Just like two years ago, the crowd appreciated the performance. More importantly, just like two years ago, the Whoopie pie stick holder said shortly afterwards that she planned to run the marathon.
“It is just like throwing a bouquet at the wedding reception picks the next bride. Whoever holds the stick runs the next marathon.” At least I hoped so. I wished so.
When I am feeling grandiose, I think I would like to inspire more of my friends to run a marathon, not necessarily a fast four hour marathon (though those who do are incredibly, incredibly admirable), but a steady marathon, a six hour marathon, a seven hour marathon, a hard-earned feat at any time.
Letting go of the grandiosity, I am content that I inspired one. That is an accomplishment.
P.S. In case you missed it, here is the link to my account of the 2011 MDI marathon, when I started this tradition:
“i love that both ‘cussed’ and ‘cadence’ are in your vocabulary.” she meant it, meant it even though he felt like he had let her down on katahdin. the truth was that she did not need him as a hiker, she had lots of hikers in her life.
no, he proved strong at the end of the day, after she promised her friend a ride from roaring brook to the golden road. the three of them vaguely remembered a shortcut from the tote road to the golden road, but the toyota echo was so new that she had not yet bought a delorme. she turned at the sign that said “abol store 4 miles”, and he promptly corrected her. “that sign ain’t meant for cars, it is meant for snowmobiles and ATVs.” the pavement on the road was broken and rough, and both her lover and friend begged her to stop so they could consult their maps.
yet the only two maps in the car were a snowmobile map and an appalachian trail map. her companions were trying to triangulate the two with their current location to figure out if the road was passable. she should have been worked up about her car, the underbelly dragged over rocks and smacked into potholes. yet she was lost in the poetry of the moment, of two people from the opposite ends of the outdoors spectrum trying to navigate to a place that they both knew well.
they talked her out of driving on that particular shortcut, and they eventually stumbled on another. “we should have driven my truck, this road ain’t meant for your car,” he told her. he proceeded to tell her when to slow down, and when to speed up, and to stay on her side of the road. “you are a hell of a hiker, but you don’t know how to drive.”

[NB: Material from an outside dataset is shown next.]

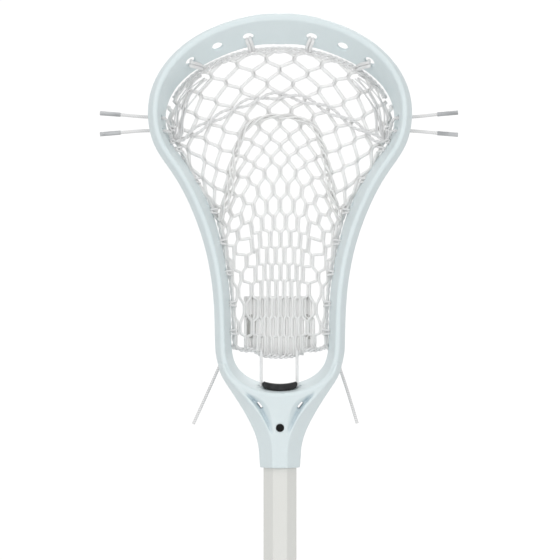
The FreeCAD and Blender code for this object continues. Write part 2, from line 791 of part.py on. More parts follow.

they dropped off her friend at dusk at the abol store, and she was anxious to go back over the potholes and washboard gravel sections before dark. he continued to tell her when to turn her high beams on and off, and he almost drove her crazy, except he was right, and that only made her want to kiss him more…
“i want to take you to chesuncook in winter,” he said, and he hooked me, hooked me with a place that i had not been since i was a child and only in summer. he kept asking me,”have you ever been to this place? have you ever been to that place?” some i had: the trains up by chamberlain, ripogenus dam, kokadjo. others i had only seen on the pages of the delorme and wondered about, wondered how i would get there, if i would ever get there. now i had met the person who wanted to take me, not as i had traveled before but in ways that i had been forbidden to travel.
yet suddenly those ways made sense to me. suddenly i could rationalize that if what had always been forbidden got me out of the house in a season that i struggled to enjoy at times, i could like it. i would forever love the idea of seeing the same places in different ways, and i did not move back intending my next twenty-five years to be exactly like my first.
when i told him that i wanted to look at maps with him, he said he had one on his bedroom wall, and he did. he slept underneath a map of all the snowmobile trails in the state. i knew my family had that one in our shoebox of maps, but we never used it, and i did not know any of the routes. i studied it, overwhelmed and excited by the possibilities, imagining more than i would ever have the time to do. then i let him kiss me, flattered that he liked me, that he wanted to have adventures with me unlike any that i had had with another man, that he could sleep deeply next to me…
when i told my mother that i was carpooling to boston, she woke up at 530 and baked a chocolate zucchini cake. she packed it in a cooler, along with a bag of green beans from her garden, and ratatouille, and blueberry muffins that have the highest berry to muffin ratio possible.
my friend and i laughed over and over again about a claim that portland was chosen as the most culturally fascinating city by an obscure travel magazine. i told her that i wished she had the 207 tattoo instead of me. i thought she could pull it off, she, the audrey hepburn of downeast maine, driving to her new life out-of-state in a little black dress. she said, “i’m glad you are here because otherwise i would bawl when i crossed that bridge.”
my grandmother trained me to bring her flowers. when i lived with her, i would bring her vegetables from the farm, but she just wanted bouquets. we drove past a farmers’ market, and i jumped out. all i saw was one stand selling sunflowers. “amy!” the farmer was a friend that i had not seen in four years, she covered in dirt and glowing in a way that i knew all too well.
i enjoyed seeing what my grandparents had kept from their old house when they condensed their lives into an apartment. nana kept the firm hardback couch from the formal living room and tossed the one from the television room. she kept the stuffed monkey that I had always asked for, and she had always refused to give me or to any of her other grandchildren. she and grampa had moved the porch swing to their balcony. they had filled the apartment with pictures, some of which were displayed prominently in their former home, and some of which were pictures of my grandmother as a teenager that had been lost for years and resurfaced in the move.